Copy every record below, exactly as written.

Excerpted data:
####################

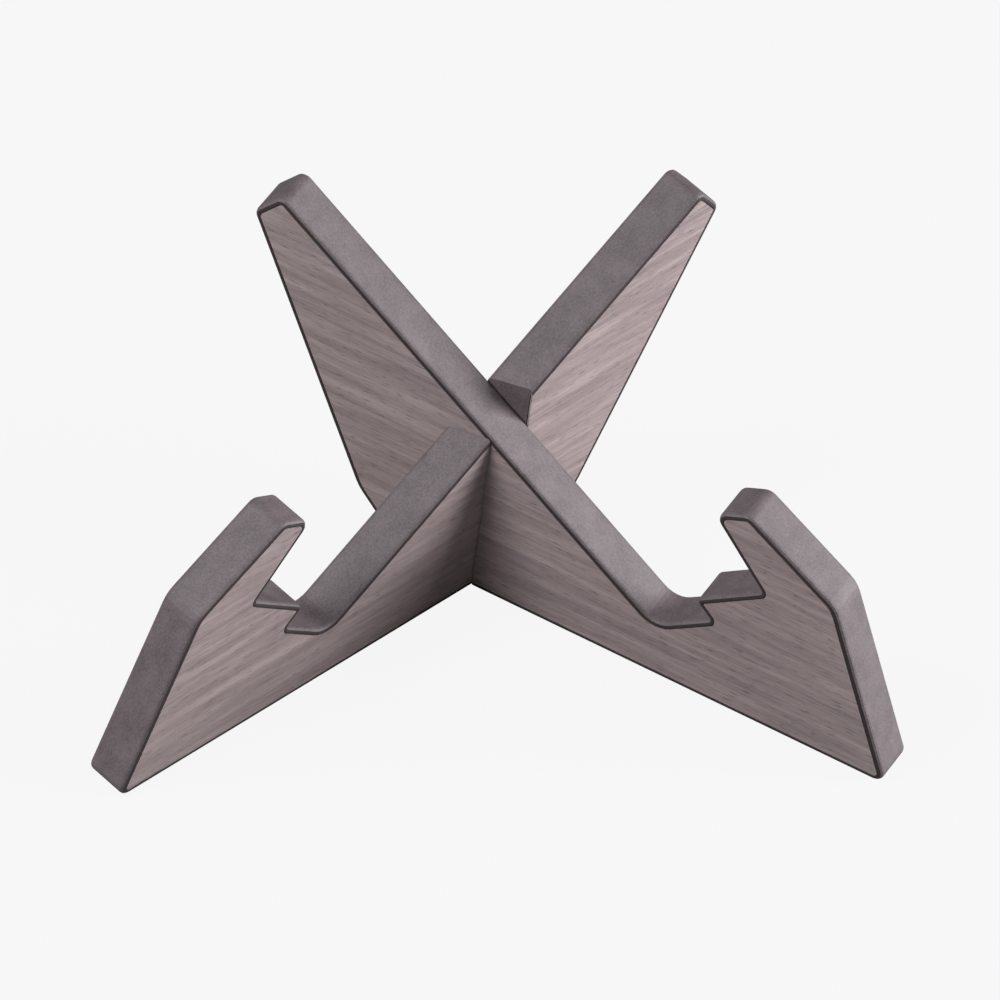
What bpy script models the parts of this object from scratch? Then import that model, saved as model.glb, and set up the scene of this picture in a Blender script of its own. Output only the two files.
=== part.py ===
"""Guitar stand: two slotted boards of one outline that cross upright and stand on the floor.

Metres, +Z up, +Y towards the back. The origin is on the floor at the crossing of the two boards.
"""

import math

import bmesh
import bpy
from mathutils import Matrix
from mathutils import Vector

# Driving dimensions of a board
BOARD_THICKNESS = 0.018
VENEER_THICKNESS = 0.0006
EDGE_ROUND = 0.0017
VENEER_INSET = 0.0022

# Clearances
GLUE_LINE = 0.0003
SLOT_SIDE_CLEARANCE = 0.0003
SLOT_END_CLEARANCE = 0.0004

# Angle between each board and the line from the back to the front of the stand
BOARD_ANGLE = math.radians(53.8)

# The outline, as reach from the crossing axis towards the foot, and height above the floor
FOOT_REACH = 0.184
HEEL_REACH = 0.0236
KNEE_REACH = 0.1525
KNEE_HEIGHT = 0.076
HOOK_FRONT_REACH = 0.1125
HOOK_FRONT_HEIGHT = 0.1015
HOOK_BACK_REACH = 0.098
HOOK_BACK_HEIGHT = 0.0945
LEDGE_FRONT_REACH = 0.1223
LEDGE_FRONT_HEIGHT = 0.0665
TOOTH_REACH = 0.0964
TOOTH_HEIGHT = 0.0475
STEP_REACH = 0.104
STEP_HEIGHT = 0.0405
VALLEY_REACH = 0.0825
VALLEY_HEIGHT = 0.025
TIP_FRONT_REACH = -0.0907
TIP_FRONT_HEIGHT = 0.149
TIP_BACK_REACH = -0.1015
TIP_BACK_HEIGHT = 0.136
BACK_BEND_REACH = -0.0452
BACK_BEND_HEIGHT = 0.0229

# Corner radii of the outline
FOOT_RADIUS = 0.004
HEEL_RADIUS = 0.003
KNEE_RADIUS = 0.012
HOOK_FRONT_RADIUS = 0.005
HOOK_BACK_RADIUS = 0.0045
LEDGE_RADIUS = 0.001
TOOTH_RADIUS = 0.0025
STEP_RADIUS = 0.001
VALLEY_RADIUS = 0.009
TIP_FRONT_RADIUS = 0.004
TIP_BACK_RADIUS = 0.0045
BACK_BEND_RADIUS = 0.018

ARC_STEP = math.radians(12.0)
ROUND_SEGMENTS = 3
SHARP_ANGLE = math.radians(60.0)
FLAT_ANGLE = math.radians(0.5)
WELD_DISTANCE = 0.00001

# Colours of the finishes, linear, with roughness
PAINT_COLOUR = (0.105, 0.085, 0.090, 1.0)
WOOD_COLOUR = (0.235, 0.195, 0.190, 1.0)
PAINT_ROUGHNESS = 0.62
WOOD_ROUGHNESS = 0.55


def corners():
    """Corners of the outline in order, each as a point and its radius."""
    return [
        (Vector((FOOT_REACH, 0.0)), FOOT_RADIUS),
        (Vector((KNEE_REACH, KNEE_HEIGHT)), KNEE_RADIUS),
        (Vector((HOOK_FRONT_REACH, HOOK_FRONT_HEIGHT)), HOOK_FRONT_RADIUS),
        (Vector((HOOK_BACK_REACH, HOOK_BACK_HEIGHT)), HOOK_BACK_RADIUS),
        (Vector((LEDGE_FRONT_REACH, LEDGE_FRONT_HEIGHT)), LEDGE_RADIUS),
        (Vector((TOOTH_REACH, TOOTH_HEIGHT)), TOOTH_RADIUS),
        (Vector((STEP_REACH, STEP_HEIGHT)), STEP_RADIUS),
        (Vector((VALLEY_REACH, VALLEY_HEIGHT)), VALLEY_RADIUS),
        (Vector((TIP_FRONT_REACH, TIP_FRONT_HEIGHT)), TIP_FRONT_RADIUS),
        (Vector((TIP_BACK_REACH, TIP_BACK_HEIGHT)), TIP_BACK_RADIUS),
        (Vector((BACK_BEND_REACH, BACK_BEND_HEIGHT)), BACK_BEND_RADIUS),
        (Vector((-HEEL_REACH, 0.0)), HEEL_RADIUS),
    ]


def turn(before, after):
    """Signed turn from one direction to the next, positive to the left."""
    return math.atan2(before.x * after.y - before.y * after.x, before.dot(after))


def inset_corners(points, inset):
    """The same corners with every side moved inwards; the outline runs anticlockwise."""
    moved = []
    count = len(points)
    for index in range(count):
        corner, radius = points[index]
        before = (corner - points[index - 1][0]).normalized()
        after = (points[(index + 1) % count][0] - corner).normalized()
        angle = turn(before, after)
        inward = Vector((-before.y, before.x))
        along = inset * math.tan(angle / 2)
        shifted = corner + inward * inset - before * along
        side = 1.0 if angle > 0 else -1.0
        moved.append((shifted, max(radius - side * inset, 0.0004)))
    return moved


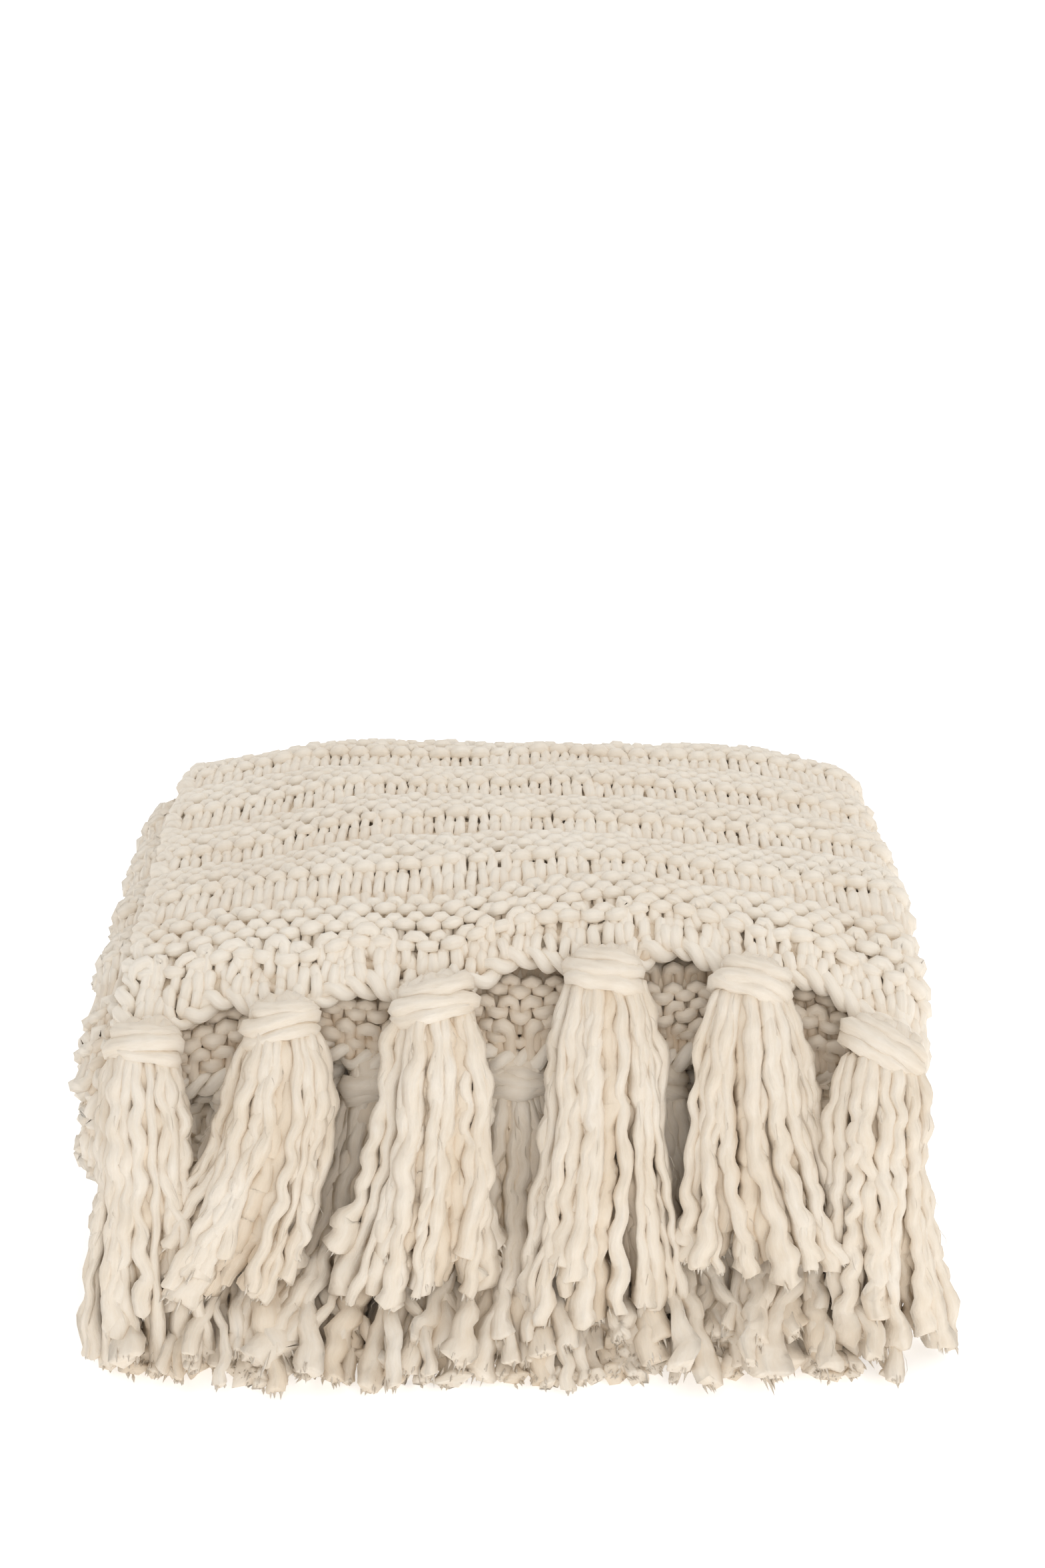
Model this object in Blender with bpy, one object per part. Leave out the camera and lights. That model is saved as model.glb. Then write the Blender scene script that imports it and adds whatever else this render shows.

####################

Result of this exercise:
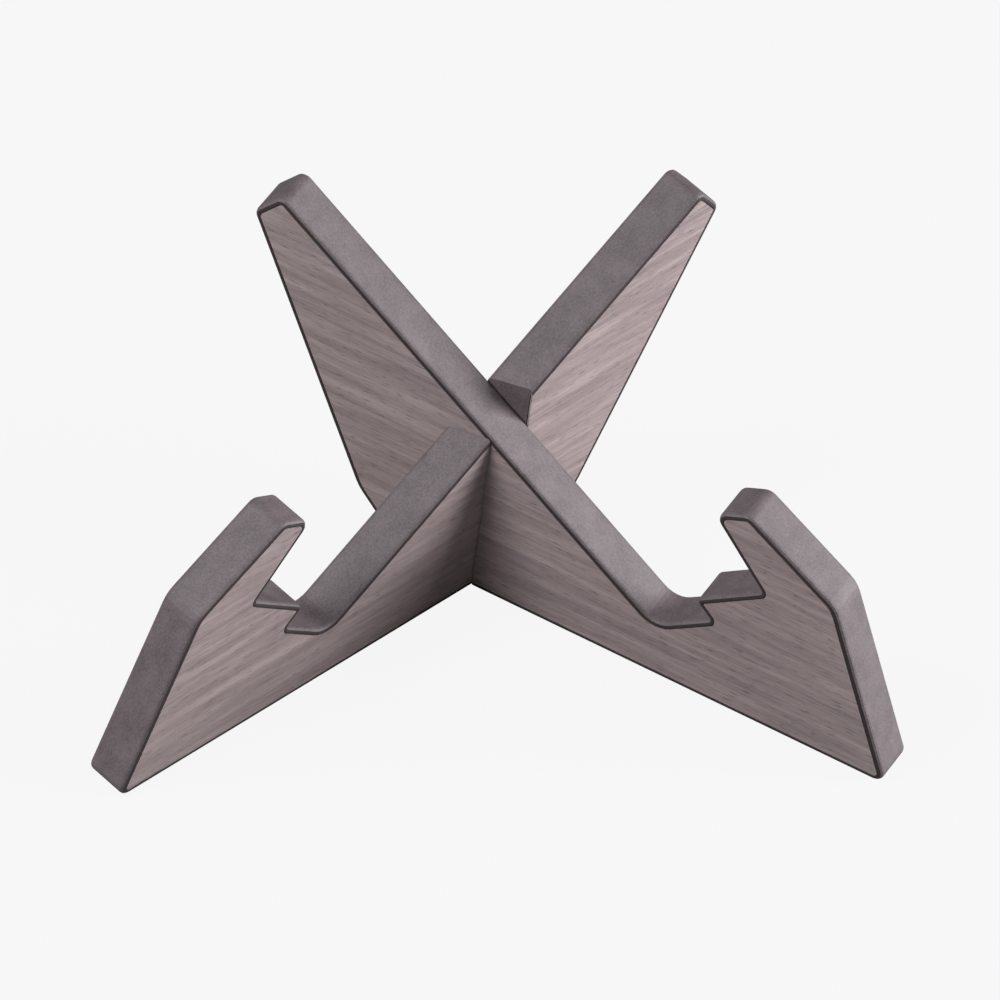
What bpy script models the parts of this object from scratch? Then import that model, saved as model.glb, and set up the scene of this picture in a Blender script of its own. Output only the two files.
=== part.py ===
"""Guitar stand: two slotted boards of one outline that cross upright and stand on the floor.

Metres, +Z up, +Y towards the back. The origin is on the floor at the crossing of the two boards.
"""

import math

import bmesh
import bpy
from mathutils import Matrix
from mathutils import Vector

# Driving dimensions of a board
BOARD_THICKNESS = 0.018
VENEER_THICKNESS = 0.0006
EDGE_ROUND = 0.0017
VENEER_INSET = 0.0022

# Clearances
GLUE_LINE = 0.0003
SLOT_SIDE_CLEARANCE = 0.0003
SLOT_END_CLEARANCE = 0.0004

# Angle between each board and the line from the back to the front of the stand
BOARD_ANGLE = math.radians(53.8)

# The outline, as reach from the crossing axis towards the foot, and height above the floor
FOOT_REACH = 0.184
HEEL_REACH = 0.0236
KNEE_REACH = 0.1525
KNEE_HEIGHT = 0.076
HOOK_FRONT_REACH = 0.1125
HOOK_FRONT_HEIGHT = 0.1015
HOOK_BACK_REACH = 0.098
HOOK_BACK_HEIGHT = 0.0945
LEDGE_FRONT_REACH = 0.1223
LEDGE_FRONT_HEIGHT = 0.0665
TOOTH_REACH = 0.0964
TOOTH_HEIGHT = 0.0475
STEP_REACH = 0.104
STEP_HEIGHT = 0.0405
VALLEY_REACH = 0.0825
VALLEY_HEIGHT = 0.025
TIP_FRONT_REACH = -0.0907
TIP_FRONT_HEIGHT = 0.149
TIP_BACK_REACH = -0.1015
TIP_BACK_HEIGHT = 0.136
BACK_BEND_REACH = -0.0452
BACK_BEND_HEIGHT = 0.0229

# Corner radii of the outline
FOOT_RADIUS = 0.004
HEEL_RADIUS = 0.003
KNEE_RADIUS = 0.012
HOOK_FRONT_RADIUS = 0.005
HOOK_BACK_RADIUS = 0.0045
LEDGE_RADIUS = 0.001
TOOTH_RADIUS = 0.0025
STEP_RADIUS = 0.001
VALLEY_RADIUS = 0.009
TIP_FRONT_RADIUS = 0.004
TIP_BACK_RADIUS = 0.0045
BACK_BEND_RADIUS = 0.018

ARC_STEP = math.radians(12.0)
ROUND_SEGMENTS = 3
SHARP_ANGLE = math.radians(60.0)
FLAT_ANGLE = math.radians(0.5)
WELD_DISTANCE = 0.00001

# Colours of the finishes, linear, with roughness
PAINT_COLOUR = (0.105, 0.085, 0.090, 1.0)
WOOD_COLOUR = (0.235, 0.195, 0.190, 1.0)
PAINT_ROUGHNESS = 0.62
WOOD_ROUGHNESS = 0.55


def corners():
    """Corners of the outline in order, each as a point and its radius."""
    return [
        (Vector((FOOT_REACH, 0.0)), FOOT_RADIUS),
        (Vector((KNEE_REACH, KNEE_HEIGHT)), KNEE_RADIUS),
        (Vector((HOOK_FRONT_REACH, HOOK_FRONT_HEIGHT)), HOOK_FRONT_RADIUS),
        (Vector((HOOK_BACK_REACH, HOOK_BACK_HEIGHT)), HOOK_BACK_RADIUS),
        (Vector((LEDGE_FRONT_REACH, LEDGE_FRONT_HEIGHT)), LEDGE_RADIUS),
        (Vector((TOOTH_REACH, TOOTH_HEIGHT)), TOOTH_RADIUS),
        (Vector((STEP_REACH, STEP_HEIGHT)), STEP_RADIUS),
        (Vector((VALLEY_REACH, VALLEY_HEIGHT)), VALLEY_RADIUS),
        (Vector((TIP_FRONT_REACH, TIP_FRONT_HEIGHT)), TIP_FRONT_RADIUS),
        (Vector((TIP_BACK_REACH, TIP_BACK_HEIGHT)), TIP_BACK_RADIUS),
        (Vector((BACK_BEND_REACH, BACK_BEND_HEIGHT)), BACK_BEND_RADIUS),
        (Vector((-HEEL_REACH, 0.0)), HEEL_RADIUS),
    ]


def turn(before, after):
    """Signed turn from one direction to the next, positive to the left."""
    return math.atan2(before.x * after.y - before.y * after.x, before.dot(after))


def inset_corners(points, inset):
    """The same corners with every side moved inwards; the outline runs anticlockwise."""
    moved = []
    count = len(points)
    for index in range(count):
        corner, radius = points[index]
        before = (corner - points[index - 1][0]).normalized()
        after = (points[(index + 1) % count][0] - corner).normalized()
        angle = turn(before, after)
        inward = Vector((-before.y, before.x))
        along = inset * math.tan(angle / 2)
        shifted = corner + inward * inset - before * along
        side = 1.0 if angle > 0 else -1.0
        moved.append((shifted, max(radius - side * inset, 0.0004)))
    return moved


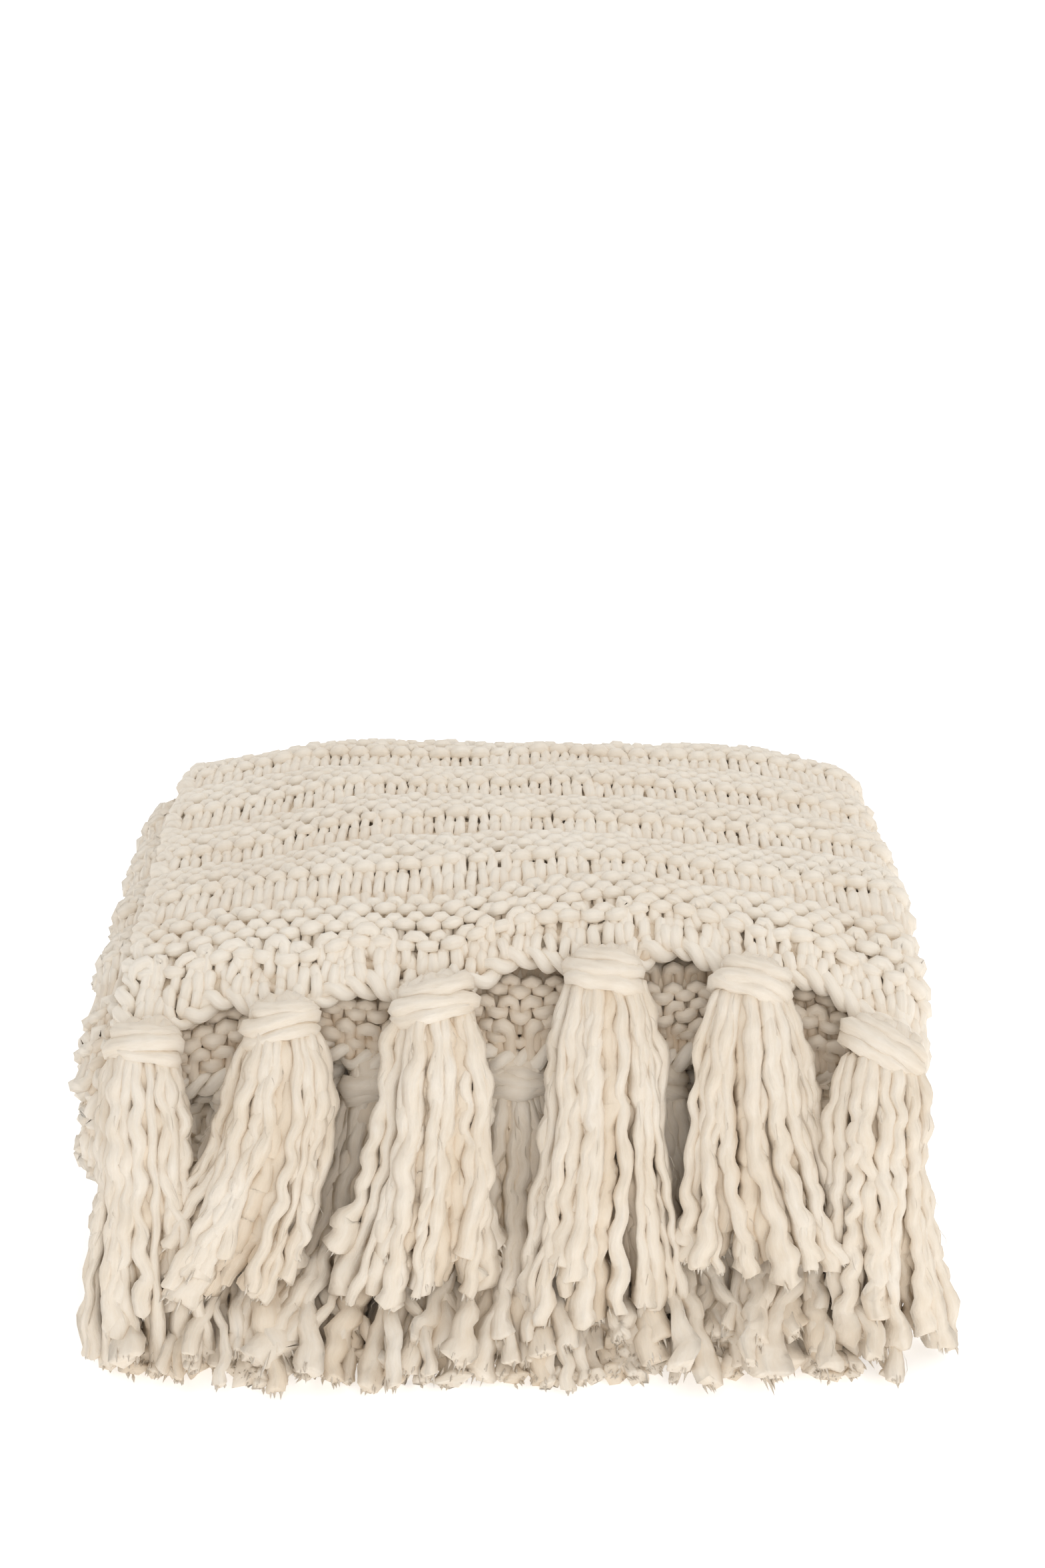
Model this object in Blender with bpy, one object per part. Leave out the camera and lights. That model is saved as model.glb. Then write the Blender scene script that imports it and adds whatever else this render shows.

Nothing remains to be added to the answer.